How is GFSI evolving? The sixth edition of the GFSI Guidance Document (January 2011) offers a preview. This new edition provides for the “expansion of the document to cover primary production and processing in a more robust way, taking a scope specific approach to cover eventually all parts of the food supply chain. It has also been recognized that food safety requirements differ between the various parts of the food supply chain, and an exhaustive exercise was undertaken with sector-specific experts to define the food safety management system, Good Practice (GAP, GMP) and HACCP requirement in a number of industry scopes.”
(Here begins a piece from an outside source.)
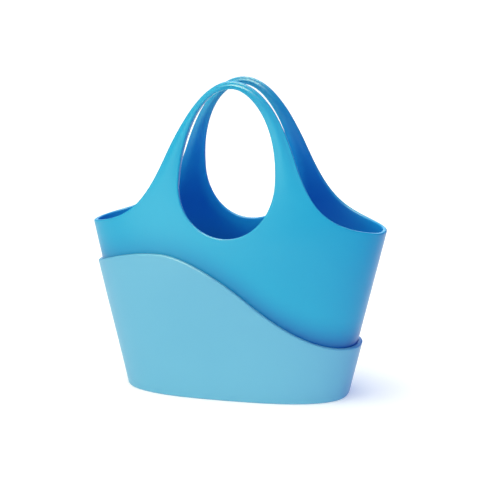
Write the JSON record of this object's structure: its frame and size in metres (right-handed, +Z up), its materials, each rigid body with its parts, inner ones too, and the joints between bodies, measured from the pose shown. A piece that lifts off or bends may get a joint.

GFSI plans to broaden its benchmarking to include all areas within the food chain. New guidance documents are in place for feed, packaging, and animal handling. More areas will follow: storage and distribution, equipment manufacturing, catering, retail, and brokers. As food manufacturers expand their certification beyond processing, greater confidence in the entire food chain is emerging.
What is the outcome when the food industry is invested in working together to meet the GFSI-benchmarked standards? I see the process as a living, breathing system of continuous improvement and constant positive change among all stakeholders. We are creating opportunities for building a network of cooperative stakeholder interaction.
We are inventing approaches and developing solutions that improve food safety and quality. Those food industry veterans who have embraced GFSI principles are seeing the benefits. Manufacturers are taking ownership of their food safety systems. It’s a relatively new concept, but its roots are growing larger and stronger, and it is moving the food industry toward providing safer food around the world.